顧澤南身子僵了僵,突然抓住我的手臂,“你幹嘛?說話!”
他終於憤怒,手掌非常用力,我吃痛,一行淚落了下來。
“我想要你。”
我用盡所有力氣說出這四個字,腦海中出現的全是剛剛光盤裏的內容,是顧澤南和方憶微在一起的畫麵。

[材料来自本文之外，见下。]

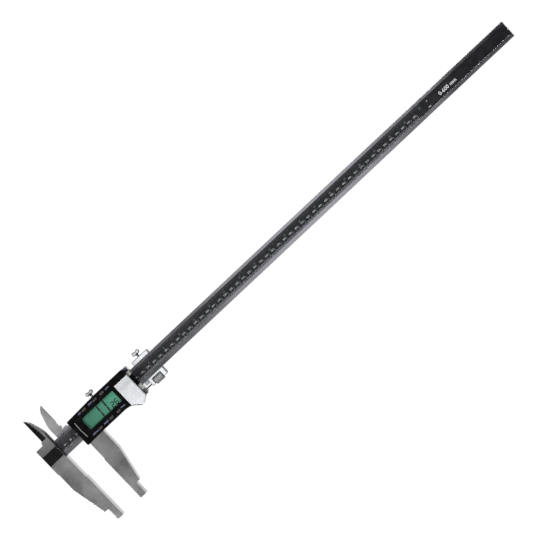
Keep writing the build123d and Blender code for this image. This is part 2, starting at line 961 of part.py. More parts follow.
carriage_gib = block(
    gib_end_gap,
    carriage_length - gib_end_gap,
    gib_y0,
    carriage_gib_y1,
    slide_z0 + gib_side_gap,
    slide_z1 - gib_side_gap,
)
save(on_carriage(carriage_gib), "carriage_gib")

carriage_lock = Pos(carriage_lock_x, carriage_gib_y1 + lock_tip_gap, lock_z) * thumb_screw(
    carriage_y1 - carriage_gib_y1 - lock_tip_gap, carriage_neck
)
save(on_carriage(carriage_lock), "carriage_lock_screw")


# Knurled nut held in the window
nut_face = Circle(nut_radius)
flute = Pos(nut_radius, 0) * Rot(0, 0, 45) * Rectangle(flute_width, flute_width)
for flute_number in range(nut_flutes):
    nut_face -= Rot(0, 0, 360 / nut_flutes * flute_number) * flute
nut = Pos(nut_x0, feed_y, feed_height) * Rot(0, 90, 0) * extrude(nut_face, nut_length)
nut += pin_x(
    feed_y, feed_height, window_start + nut_end_gap, window_end - nut_end_gap, nut_hub_radius
)
nut -= pin_x(feed_y, feed_height, -past, carriage_far, feed_radius + nut_bore_gap)
save(on_carriage(nut), "adjusting_nut")
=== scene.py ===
import json
import math
import bmesh
import bpy
from mathutils import Matrix, Vector


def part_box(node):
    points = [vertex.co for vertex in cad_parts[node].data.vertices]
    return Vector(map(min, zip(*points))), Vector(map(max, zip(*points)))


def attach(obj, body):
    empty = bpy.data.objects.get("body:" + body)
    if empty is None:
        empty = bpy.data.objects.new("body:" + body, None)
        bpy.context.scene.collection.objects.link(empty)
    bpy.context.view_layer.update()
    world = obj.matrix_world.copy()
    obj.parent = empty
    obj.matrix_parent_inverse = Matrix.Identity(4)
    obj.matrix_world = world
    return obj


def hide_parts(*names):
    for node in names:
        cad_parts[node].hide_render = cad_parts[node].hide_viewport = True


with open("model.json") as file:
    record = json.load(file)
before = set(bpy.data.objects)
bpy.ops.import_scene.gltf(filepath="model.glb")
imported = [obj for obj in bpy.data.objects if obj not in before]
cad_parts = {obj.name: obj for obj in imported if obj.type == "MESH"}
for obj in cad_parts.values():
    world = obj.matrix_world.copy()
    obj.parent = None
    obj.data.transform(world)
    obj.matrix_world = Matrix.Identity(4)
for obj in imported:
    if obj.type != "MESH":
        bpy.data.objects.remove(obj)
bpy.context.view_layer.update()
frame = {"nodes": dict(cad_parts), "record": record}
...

顧澤南的手突然覆上我的臉頰,滑向下捏住我的下巴,我的淚落在了他的手背上,仰頭看他,隻遇上一雙漆黑的眸子,比這夜色還要濃稠的黑暗。
我沒有退縮。
下一秒,顧澤南將我攔腰抱起,扔向前方的沙發內,當我的後背觸到沙發時,我本能的纏住顧澤南的腰。
我將喉嚨口所有的喊叫聲咽了回去,拚命配合他。
整個人,整顆心,都因為顧澤南而滾燙。
他久久不結束,我也不肯放開他,等他終於撞進,我也暈了過去。
第二天我醒來的時候,發現自己躺在二樓的臥室裏。
腦袋還不清醒,我記不起昨晚上那些可怕的事是真實還是一場幻覺。
可身體的酸痛告訴我,那不是夢。
我和顧澤南早已經把話說清,如今的我們各不相幹,他幫我報仇的承諾已經做到,我無需再迎合討好他。
可是如今換做是我戀戀不舍。
已經愛的那麼卑微,早就失去了自我,接下來還要怎麼樣?
樓下很吵,我胡亂抓起一件外套穿上,下了樓發現顧澤南和張嫂都在,還有一群正在維修電路的工人正忙碌著。
張嫂一見我立馬走了過來,伸手從我的肩頭到手臂摸了一圈,著急地說,“澤少說昨天家裏進賊了,可把我擔心壞了,你沒事吧?”